━━━ Given material ━━━

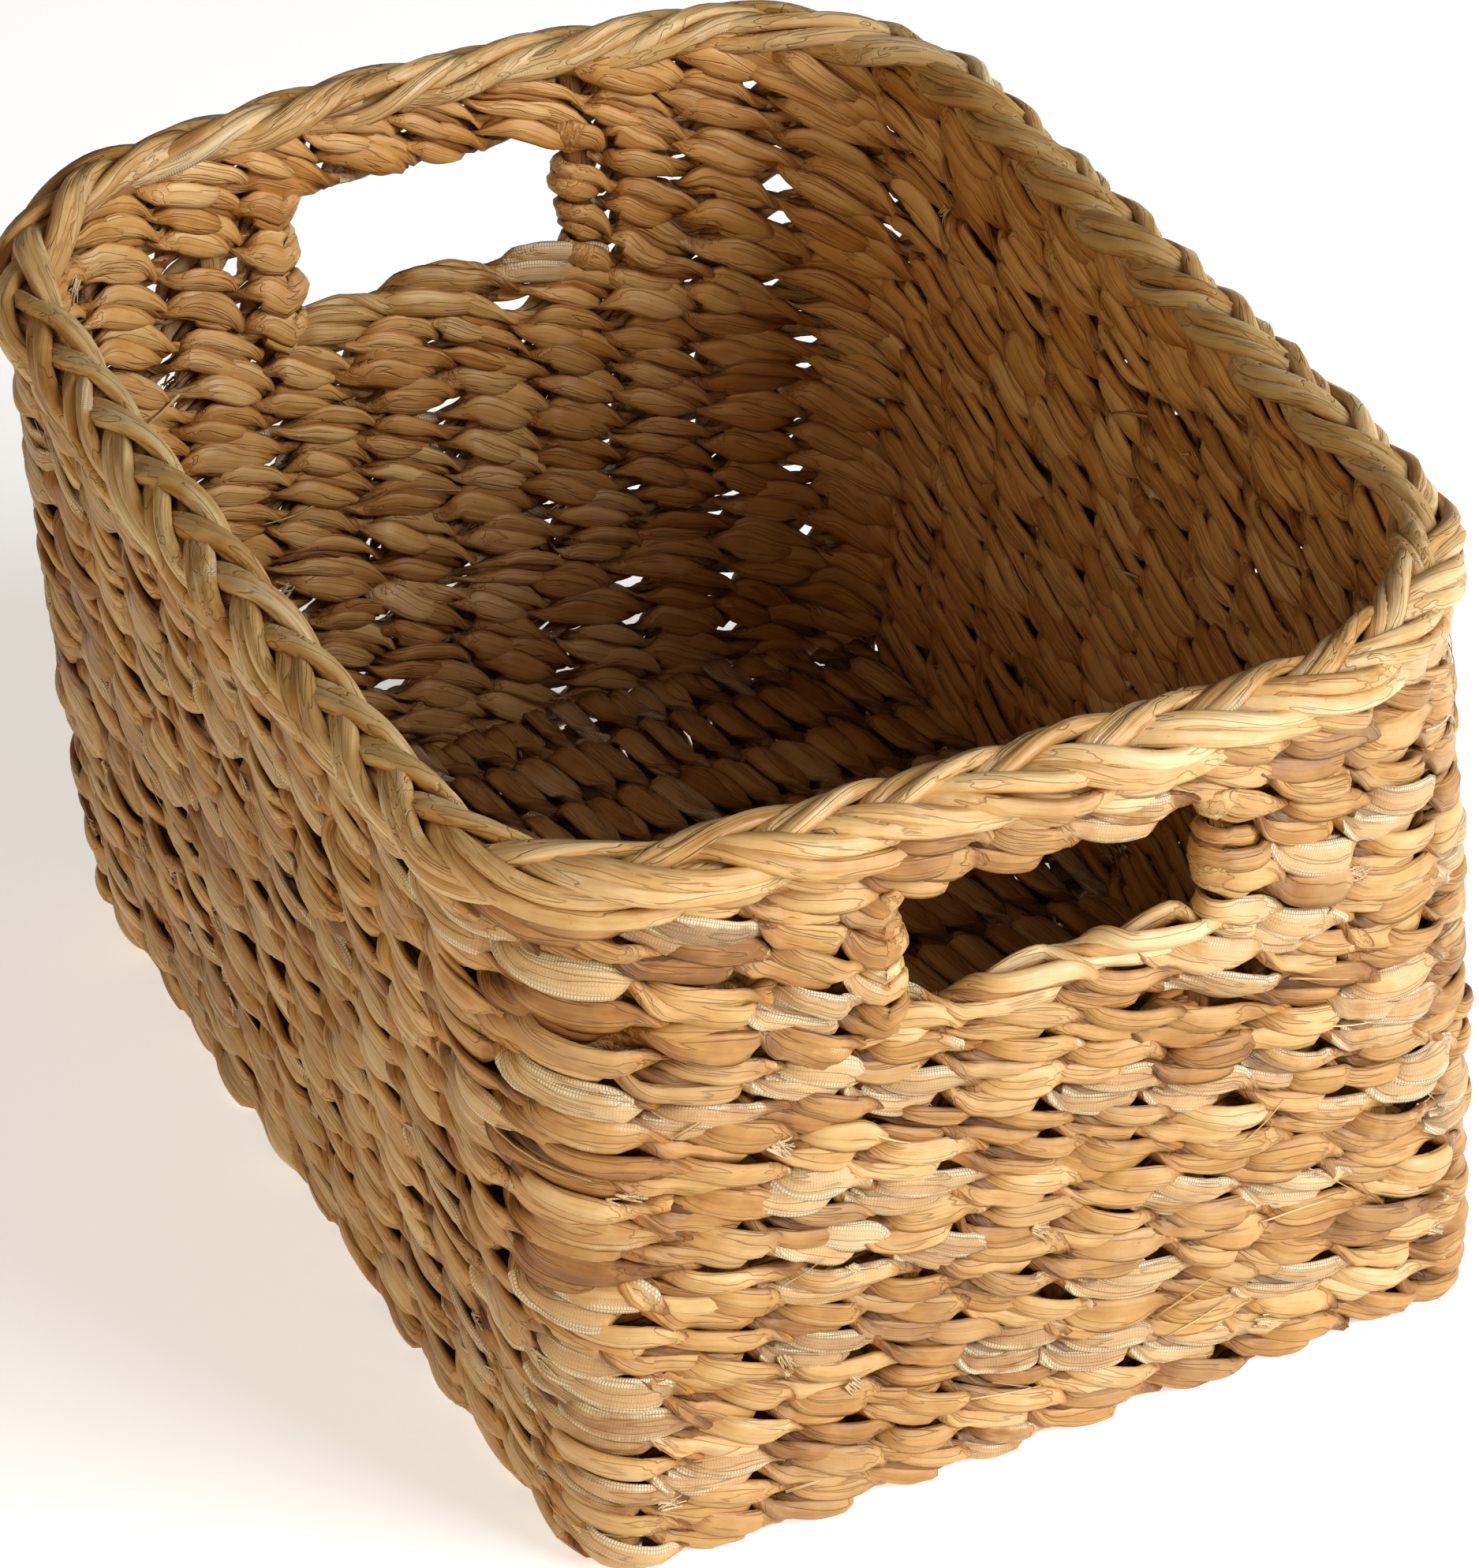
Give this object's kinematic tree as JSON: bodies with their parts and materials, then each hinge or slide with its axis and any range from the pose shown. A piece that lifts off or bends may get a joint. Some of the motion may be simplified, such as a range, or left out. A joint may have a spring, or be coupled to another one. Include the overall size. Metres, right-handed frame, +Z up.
{
  "type": "magazine basket",
  "caption": "Rectangular open-topped magazine basket of twined leaf fibre, with a plaited rim, a woven base and a hand slot in each short end.",
  "frame": {"origin": "middle of the underside, on the surface that the basket stands on", "axes": "+Z up out of the mouth, Y along the long sides, X across; a hand slot in the -Y and the +Y end"},
  "size_m": [0.3, 0.404, 0.218],
  "materials": {
    "weave_leaf": "dried leaf bundles, satin, straw to honey brown, with fine lengthwise fibre lines",
    "rim_leaf": "wider dried leaf bundles, satin, pale straw to honey",
    "stalk": "dried stalks, matt, darker brown"
  },
  "bodies": {
    "root": {"base_weave_lower": "weave_leaf", "base_weave_upper": "weave_leaf", "corner_stake_far_left": "stalk", "corner_stake_far_right": "stalk", "corner_stake_near_left": "stalk", "corner_stake_near_right": "stalk", "course_01": "weave_leaf", "course_02": "weave_leaf", "course_03": "weave_leaf", "course_04": "weave_leaf", "course_05": "weave_leaf", "course_06": "weave_leaf", "course_07": "weave_leaf", "course_08": "weave_leaf", "course_09": "weave_leaf", "course_10": "weave_leaf", "course_11": "weave_leaf", "course_12": "weave_leaf", "course_13": "weave_leaf", "course_14_left": "weave_leaf", "course_14_right": "weave_leaf", "course_15_left": "weave_leaf", "course_15_right": "weave_leaf", "course_16_left": "weave_leaf", "course_16_right": "weave_leaf", "course_17_left": "weave_leaf", "course_17_right": "weave_leaf", "course_18": "weave_leaf", "end_stake_01": "stalk", "end_stake_02": "stalk", "end_stake_03": "stalk", "end_stake_04": "stalk", "end_stake_05": "stalk", "end_stake_06": "stalk", "end_stake_07": "stalk", "end_stake_08": "stalk", "heel_course": "weave_leaf", "rim_braid": "rim_leaf", "side_stake_01": "stalk", "side_stake_02": "stalk", "side_stake_03": "stalk", "side_stake_04": "stalk", "side_stake_05": "stalk", "side_stake_06": "stalk", "side_stake_07": "stalk", "side_stake_08": "stalk", "side_stake_09": "stalk", "side_stake_10": "stalk", "side_stake_11": "stalk", "sill_roll_far": "rim_leaf", "sill_roll_near": "rim_leaf", "slot_post_far_left": "stalk", "slot_post_far_right": "stalk", "slot_post_near_left": "stalk", "slot_post_near_right": "stalk"}
  },
  "joints": []
}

━━━

▶ [Description of the task]: Check each line above for the string "with", then copy the ones that have it.

▶ [Final result]:
Give this object's kinematic tree as JSON: bodies with their parts and materials, then each hinge or slide with its axis and any range from the pose shown. A piece that lifts off or bends may get a joint. Some of the motion may be simplified, such as a range, or left out. A joint may have a spring, or be coupled to another one. Include the overall size. Metres, right-handed frame, +Z up.
  "caption": "Rectangular open-topped magazine basket of twined leaf fibre, with a plaited rim, a woven base and a hand slot in each short end.",
    "weave_leaf": "dried leaf bundles, satin, straw to honey brown, with fine lengthwise fibre lines",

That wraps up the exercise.